The sticking points between Washington and Pyongyang were: the presidential visit to Pyongyang, verification of the missile control agreement, and what to do about existing stocks of North Korean missiles. None of these "sticking points" are really very sticky; a key insider says that the U.S. can do almost all the necessary verification without in-country or on-site inspections. The existing missile stocks simply present a problem of finding an effective way to buy them out. And the President wanted to go to Pyongyang, indeed, his negotiators had their bags packed for weeks -- but as Clinton's National Security advisor Sandy Berger later put it, it wasn't a good idea for the President to leave the country last November, when they didn't know "whether there could be a major constitutional crisis." After the Supreme Court stepped in to give the election to Bush, it was too late.
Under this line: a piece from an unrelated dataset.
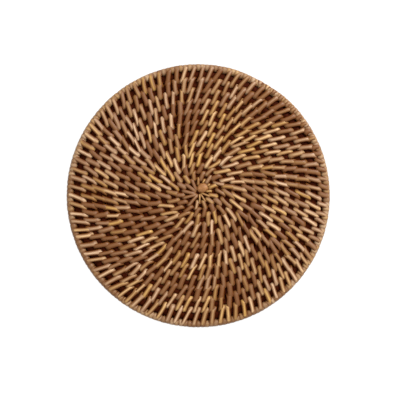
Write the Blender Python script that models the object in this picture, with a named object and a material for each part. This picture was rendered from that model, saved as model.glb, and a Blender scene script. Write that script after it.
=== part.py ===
"""Round rattan trivet: a rod coiled in a flat spiral, its bound rim and its wound start.

The origin is the centre of the underside, +Z is up, and all sizes are in metres.
"""
import math

import bmesh
import bpy

# Driving dimensions of the whole mat
DIAMETER = 0.200
THICKNESS = 0.0107
FIT_GAP = 0.0003

# The coiled rod: its turns start at the pole, which lies a little off the mat's centre. They lie close
# together at first, widen within one turn, and then keep an even pitch.
ROW_PITCH = 0.00809
EARLY_PITCH = 0.00517
EARLY_TURN = 2.2
EARLY_RADIUS = 0.0187
EVEN_TURN = 3.2
POLE_X = 0.0002
POLE_Y = 0.00265
START_TURN = 0.2275
STEPS_A_TURN = 48
GROOVE_DEPTH = 0.0021
CREST_INNER = 0.30
CREST_OUTER = 0.70

# The bound rim: a band of close wraps with a rounded edge, pressed in where the rod's tail ends
RIM_WIDTH = 0.0049
RIM_FLAT = 0.0005
RIM_WRAPS = 184
WRAP_RELIEF = 0.00035
RIM_ARC_POINTS = 5
DENT_DEPTH = 0.0008
DENT_ANGLE = math.radians(60)
DENT_SPREAD = math.radians(7)

# The wound start at the pole
KNOT_SIDES = 28
KNOT_DOME = 0.0009
KNOT_SHOULDER = 0.72
KNOT_EDGE_DROP = 0.0021

# Values worked out from the sizes above
OUTER_RADIUS = DIAMETER / 2
RIM_INNER_RADIUS = OUTER_RADIUS - RIM_WIDTH
COIL_RADIUS = RIM_INNER_RADIUS - FIT_GAP
HOLE_RADIUS = EARLY_RADIUS - EARLY_PITCH * (EARLY_TURN + 0.5)
MERGE_DISTANCE = 1e-6
SHARP_ANGLE = math.radians(50)


def clear_scene():
    """Remove every object, so that the file holds only this mat."""
    for item in list(bpy.data.objects):
        bpy.data.objects.remove(item, do_unlink=True)


def rattan(name, color, roughness):
    """A plain rattan finish in one colour."""
    material = bpy.data.materials.new(name)
    material.use_nodes = True
    shader = material.node_tree.nodes["Principled BSDF"]
    shader.inputs["Base Color"].default_value = (*color, 1.0)
    shader.inputs["Roughness"].default_value = roughness
    shader.inputs["Metallic"].default_value = 0.0
    material.diffuse_color = (*color, 1.0)
    return material


def finish(name, shape, material):
    """Close the shape, turn its faces outwards and place it as a named object."""
    bmesh.ops.remove_doubles(shape, verts=shape.verts, dist=MERGE_DISTANCE)
    bmesh.ops.dissolve_degenerate(shape, dist=MERGE_DISTANCE, edges=shape.edges)
    bmesh.ops.triangulate(shape, faces=shape.faces)
    bmesh.ops.recalc_face_normals(shape, faces=shape.faces)
    mesh = bpy.data.meshes.new(name)
    shape.to_mesh(mesh)
    shape.free()
    mesh.shade_smooth()
    mesh.set_sharp_from_angle(angle=SHARP_ANGLE)
    mesh.materials.append(material)
    item = bpy.data.objects.new(name, mesh)
    bpy.context.scene.collection.objects.link(item)
    return item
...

Kim Dae Jung's statesmanship has been at the root of all of the success in negotiations with North Korea over the past three years, and it would be a terrible shame if his efforts should go for naught because of a new and shaky administration in Washington. The Florida election fluke did provoke the constitutional crisis that Berger feared -- and now appears to have derailed a highly successful strategy for dealing with North Korea.